Now, that said, in an intersection where there is only one lane, and the person in front of me is trying to turn left, I’ll squeeze by them if I am turning right.

Same where I live. But the big problem would be that there is probably only one lane across the intersection. If the person in front turns, and the next person proceeds straight, and the person after them, the person trying to go straight in the right turn lane will have nowhere to go. That’s just asking for trouble.
Most of our right turn lanes were to the right of islands so this wouldn’t be possible anyhow.

Yeah, I’m having trouble seeing the layout of this intersection that makes this maneuver make any sense.

Does the OP have an example of this intersection? It may make it easier to determine what is appropriate.

It’s not all that uncommon in my experience where traffic is fairly sparse. It keeps the right lane clear to allow drivers to do the right on red, and left turners are not blocking traffic for long because there’s rarely a long continuous stream of oncoming traffic. But if there’s little traffic, almost any road layout is fine…

I agree that a dedicated right turn lane makes little sense for traffic flow on a busy two-lane road where left turns are allowed. Which I do think makes OP’s scenario an unusual occurance.

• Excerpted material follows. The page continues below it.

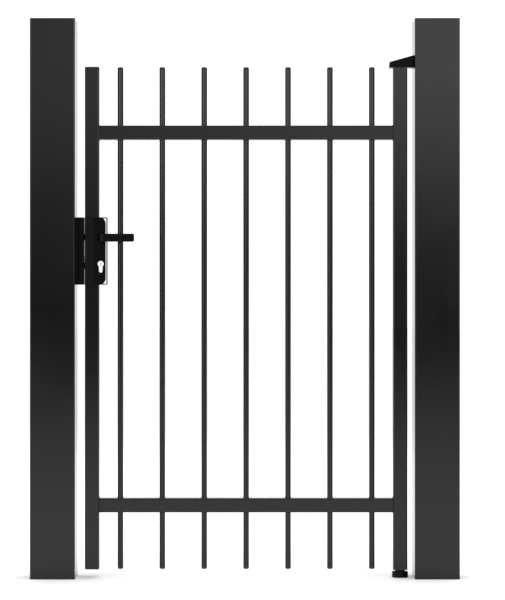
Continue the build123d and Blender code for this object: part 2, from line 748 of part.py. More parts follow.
LATCH_TAIL_START = LOCK_X - 30
LATCH_HOOK_FACE = LOCK_X - 7.7
LATCH_HOOK_THICK = 3.5
ARM_LENGTH = 17.1
ARM_TIP_RADIUS = 3
ARM_WIDTH = 5
ARM_REST_ANGLE = 40
FOLLOWER_RADIUS = 8
SPINDLE_SIDE = 8
SPINDLE_HALF_LENGTH = 64
COLLAR_RADIUS = 12.5
COLLAR_THICK = 4.5
COLLAR_GAP = 0.5
LEVER_BEND = 18
PLATE_Y = HALF_TUBE + ESCUTCHEON_THICK


def square_bar(side, y, z):
    """Square bar along Y on the lock's X."""
    return block(around(LOCK_X, side / 2), y, around(z, side / 2))


def lever(facing, height, reach):
    """Flat bar lever that bends from its neck, on a round collar with a journal."""
    neck_half = LEVER_THICK / 2
    collar_y = PLATE_Y + COLLAR_GAP
    bend_y = LEVER_FRONT_Y - LEVER_BEND
    inner_y = LEVER_FRONT_Y - LEVER_THICK
    bend_x = LOCK_X - neck_half + LEVER_BEND
    tip_x = LOCK_X + reach
    outline = [
        Line((LOCK_X - neck_half, collar_y), (LOCK_X - neck_half, bend_y)),
        RadiusArc((LOCK_X - neck_half, bend_y), (bend_x, LEVER_FRONT_Y), LEVER_BEND),
        Line((bend_x, LEVER_FRONT_Y), (tip_x, LEVER_FRONT_Y)),
        Line((tip_x, LEVER_FRONT_Y), (tip_x, inner_y)),
        Line((tip_x, inner_y), (bend_x, inner_y)),
        RadiusArc((bend_x, inner_y), (LOCK_X + neck_half, bend_y), LEVER_THICK - LEVER_BEND),
        Line((LOCK_X + neck_half, bend_y), (LOCK_X + neck_half, collar_y)),
        Line((LOCK_X + neck_half, collar_y), (LOCK_X - neck_half, collar_y)),
    ]
    flat = make_face(outline)
    grip = Pos(0, 0, SPINDLE_Z - height / 2) * extrude(flat, height)
    tip_edges = grip.edges().filter_by(Axis.Y).sort_by(Axis.X)[-2:]
    grip = fillet(tip_edges, 3.5)
    long_edges = grip.faces().filter_by(Axis.Y).sort_by(Axis.Y)[-1].edges()
    grip = fillet(long_edges, 1.2)
    grip += rod(COLLAR_RADIUS, COLLAR_THICK, (LOCK_X, collar_y, SPINDLE_Z), (0, 1, 0))
    journal = rod(JOURNAL_RADIUS, ESCUTCHEON_THICK, (LOCK_X, collar_y, SPINDLE_Z), (0, -1, 0))
    grip += journal
    socket_end = SPINDLE_HALF_LENGTH + 0.5
    grip -= square_bar(SPINDLE_SIDE + 0.2, (HALF_TUBE, socket_end), SPINDLE_Z)
    grip -= rod(2.1, COLLAR_RADIUS, (LOCK_X, collar_y + COLLAR_THICK + 4, SPINDLE_Z), (0, 0, -1))
    if facing < 0:
        grip = mirror(grip, about=Plane.XZ)
    return grip


def spindle():
    return square_bar(SPINDLE_SIDE, around(0, SPINDLE_HALF_LENGTH), SPINDLE_Z)


def lever_grub_screws():
    """Grub screws that hold the levers on the spindle."""
    shapes = []
    for facing in (-1, 1):
        y = facing * (PLATE_Y + COLLAR_GAP + COLLAR_THICK + 4)
        shapes.append(rod(2, 6, (LOCK_X, y, SPINDLE_Z - SPINDLE_SIDE / 2 - 0.1), (0, 0, -1)))
    return group(shapes)


def follower():
    """Hub on the spindle whose arm draws the latch back."""
    origin = (LOCK_X, 0, SPINDLE_Z)
    hub = rod(FOLLOWER_RADIUS, 10, (LOCK_X, -5, SPINDLE_Z), (0, 1, 0))
    journal_at = (LOCK_X, -CASE_HALF_THICK, SPINDLE_Z)
    hub += rod(FOLLOWER_JOURNAL, 2 * CASE_HALF_THICK, journal_at, (0, 1, 0))
    arm = Pos(0, ARM_LENGTH / 2) * Rectangle(ARM_WIDTH, ARM_LENGTH)
    arm += Pos(0, ARM_LENGTH) * Circle(ARM_TIP_RADIUS)
    arm = Rot(0, 0, ARM_REST_ANGLE) * arm
    side_view = Plane(origin=origin, x_dir=(1, 0, 0), z_dir=(0, -1, 0)) * arm
    hub += extrude(side_view, 2.8, both=True)
    return hub - square_bar(SPINDLE_SIDE + 0.2, around(0, CASE_HALF_THICK), SPINDLE_Z)


def latch_bolt():
    """Spring latch, bevelled on the rear side, with a tail and a hook for the follower's arm."""
    tip = LEAF_LEFT - LATCH_PROJECTION
    head = Polyline(
        (LATCH_TAIL_START, -BOLT_HALF_THICK),
        (tip, -BOLT_HALF_THICK),
        (tip, -BOLT_HALF_THICK + 2.5),
        (LEAF_LEFT - 1, BOLT_HALF_THICK),
        (LATCH_TAIL_START, BOLT_HALF_THICK),
        close=True,
    )
    bolt = extrude(make_face(head), 2 * LATCH_HALF_HEIGHT)
    bolt = Pos(0, 0, LATCH_Z - LATCH_HALF_HEIGHT) * bolt
    hook_end = LATCH_HOOK_FACE + LATCH_HOOK_THICK
    tail_top = SPINDLE_Z + 25
    bolt += block((LATCH_TAIL_START, hook_end), around(0, 3), (SPINDLE_Z + 21, tail_top))
    bolt += block((LATCH_HOOK_FACE, hook_end), around(0, 3), (SPINDLE_Z + 14.5, tail_top))
    return bolt


def dead_bolt():
    """Square bolt, flush with the faceplate when unlocked, with a tail over the cam."""
    head_end = LOCK_X - 15
    top = DEAD_BOLT_Z + DEAD_BOLT_HALF_HEIGHT
    bolt = block(
        (LEAF_LEFT, head_end),
        around(0, BOLT_HALF_THICK),
        around(DEAD_BOLT_Z, DEAD_BOLT_HALF_HEIGHT),
    )
    return bolt + block((head_end, LOCK_X + 6), around(0, 4), (CYLINDER_Z + CAM_RADIUS + 0.8, top))


def cylinder_plug(facing):
    """Turning core of the cylinder on one side, with a keyway."""
    depth = CYLINDER_HALF_LENGTH - CAM_HALF_THICK
    start = (LOCK_X, facing * CYLINDER_HALF_LENGTH, CYLINDER_Z)
    plug = rod(PLUG_RADIUS, depth, start, (0, -facing, 0))
    ends = sorted((facing * CYLINDER_HALF_LENGTH, facing * 8))
    return plug - block(around(LOCK_X, 0.9), ends, (CYLINDER_Z - 5.5, CYLINDER_Z + 2.5))


def cam():
    """Cam between the plugs, its nose hanging down while the key is out."""
    start = (LOCK_X, -CAM_HALF_THICK, CYLINDER_Z)
    body = rod(CYLINDER_ROUND - 0.5, 2 * CAM_HALF_THICK, start, (0, 1, 0))
    nose = rod(CAM_RADIUS, 2 * CAM_HALF_THICK, start, (0, 1, 0))
    nose &= block(around(LOCK_X, 4), around(0, CAM_HALF_THICK), (CYLINDER_Z - CAM_RADIUS, CYLINDER_Z))
    return body + nose


# ---------------------------------------------------------------- nodes

parts = {
    "left_post": left_post(),
    "right_post": right_post(),
    "left_post_cap": post_cap(-POST_X),
    "right_post_cap": post_cap(POST_X),
    "left_post_foot": post_foot(-POST_X),
    "right_post_foot": post_foot(POST_X),
    "foot_screws": foot_screws(),
    "keeper_base": keeper_base(),
    "keeper_strike": keeper_strike(),
    "keeper_screws": keeper_screws(),
    "keeper_rivet_nuts": keeper_rivet_nuts(),
    "stop_bar": stop_bar(),
    "stop_screws": stop_screws(),
    "stop_buffers": stop_buffers(),
    "top_hinge_bracket": top_hinge_bracket(),
    "bracket_bolts": bracket_bolts(),
    "top_pin": top_pin(),
    "floor_pivot": floor_pivot(),
    "floor_pin": floor_pin(),
    "latch_stile": latch_stile(),
    "hinge_stile": hinge_stile(),
    "upper_rail": rail(UPPER_RAIL_Z),
    "lower_rail": rail(LOWER_RAIL_Z),
    "bar_top_caps": bar_caps(1),
    "bar_bottom_caps": bar_caps(-1),
    "stile_plugs": group([stile_plug(1), stile_plug(-1)]),
    "pivot_blocks": group(
        [pivot_block(HINGE_STILE_BOTTOM), pivot_block(HINGE_STILE_TOP - PIVOT_BLOCK_LENGTH)]
    ),
    "pivot_bushes": group(
        [pivot_bush(HINGE_STILE_BOTTOM), pivot_bush(HINGE_STILE_TOP - BUSH_LENGTH)]
    ),
    "thrust_washer": thrust_washer(),
    "lock_frame": lock_frame(),
    "face_tabs": face_tabs(),
    "faceplate": faceplate(),
    "face_screws": face_screws(),
    "lock_case": lock_case(),
    "case_cover": case_cover(),
    "front_escutcheon": front_escutcheon(),
    "rear_escutcheon": rear_escutcheon(),
    "escutcheon_bolts": escutcheon_bolts(),
    "lever_bushes": lever_bushes(),
    "cylinder_housing": cylinder_housing(),
    "cylinder_screw": cylinder_screw(),
    "latch_spring": latch_spring(),
    "front_lever": lever(-1, LEVER_HEIGHT, LEVER_REACH),
    "rear_lever": lever(1, REAR_LEVER_HEIGHT, REAR_LEVER_REACH),
    "spindle": spindle(),
    "lever_grub_screws": lever_grub_screws(),
    "follower": follower(),
    "latch_bolt": latch_bolt(),
    "dead_bolt": dead_bolt(),
    "front_cylinder_plug": cylinder_plug(-1),
    "rear_cylinder_plug": cylinder_plug(1),
    "cam": cam(),
}
for index, x in enumerate(BAR_XS):
    parts[f"bar_{index + 1}"] = bar(x)

os.makedirs("parts", exist_ok=True)
for node, shape in parts.items():
    export_step(shape, f"parts/{node}.step")
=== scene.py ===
import math
import random

import bmesh
import bpy
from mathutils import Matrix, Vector


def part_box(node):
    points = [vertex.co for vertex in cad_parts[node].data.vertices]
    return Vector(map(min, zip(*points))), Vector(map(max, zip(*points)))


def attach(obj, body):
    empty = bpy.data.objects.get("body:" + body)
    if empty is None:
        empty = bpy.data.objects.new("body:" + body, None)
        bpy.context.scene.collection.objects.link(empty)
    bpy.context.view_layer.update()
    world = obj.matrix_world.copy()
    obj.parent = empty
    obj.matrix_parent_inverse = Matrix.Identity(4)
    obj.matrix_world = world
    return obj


# Garden gate: finishes for every CAD node, weld beads and cap lips, and a pale studio.

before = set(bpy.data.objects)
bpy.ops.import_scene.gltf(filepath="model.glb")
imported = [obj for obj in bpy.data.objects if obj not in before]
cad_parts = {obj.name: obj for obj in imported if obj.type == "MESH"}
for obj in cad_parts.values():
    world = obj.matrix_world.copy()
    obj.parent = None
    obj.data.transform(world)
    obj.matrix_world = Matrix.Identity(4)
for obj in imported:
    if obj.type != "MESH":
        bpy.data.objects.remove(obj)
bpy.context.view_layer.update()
MM = 0.001
TURN = 2 * math.pi

# Agreement of a rounded normal with the true one, on an open face and on a sharp edge.
FACE_AGREEMENT, EDGE_AGREEMENT = 0.999, 0.86
# Upward part of the normal where dust starts to settle, and where it settles fully.
DUST_STARTS, DUST_FULL = 0.55, 0.98
# Height up to which dust is splashed from the ground, in metres.
SPLASH_TOP = 0.75
PAINT_EDGE = 1.2 * MM
METAL_EDGE = 0.6 * MM

# ---------------------------------------------------------------- node materials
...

Where I live, a number of drivers use the sidewalk as that dedicated right turn lane on a busy two-lane road

I’ve seen a dedicated right turn lane. It happens where a lot of people want to turn right, and it’s feasible to turn right on red. And yes, if there’s no one in the right lane, someone in the other lane could creep by in it. But odds are there are also people turning right, and everyone stuck behind the under-aggressive left-turner is just screwed. And traffic will be building up. And we’ll all be at this intersection for a while.

I honestly can’t imagine a scenario where it would be a teen second wait.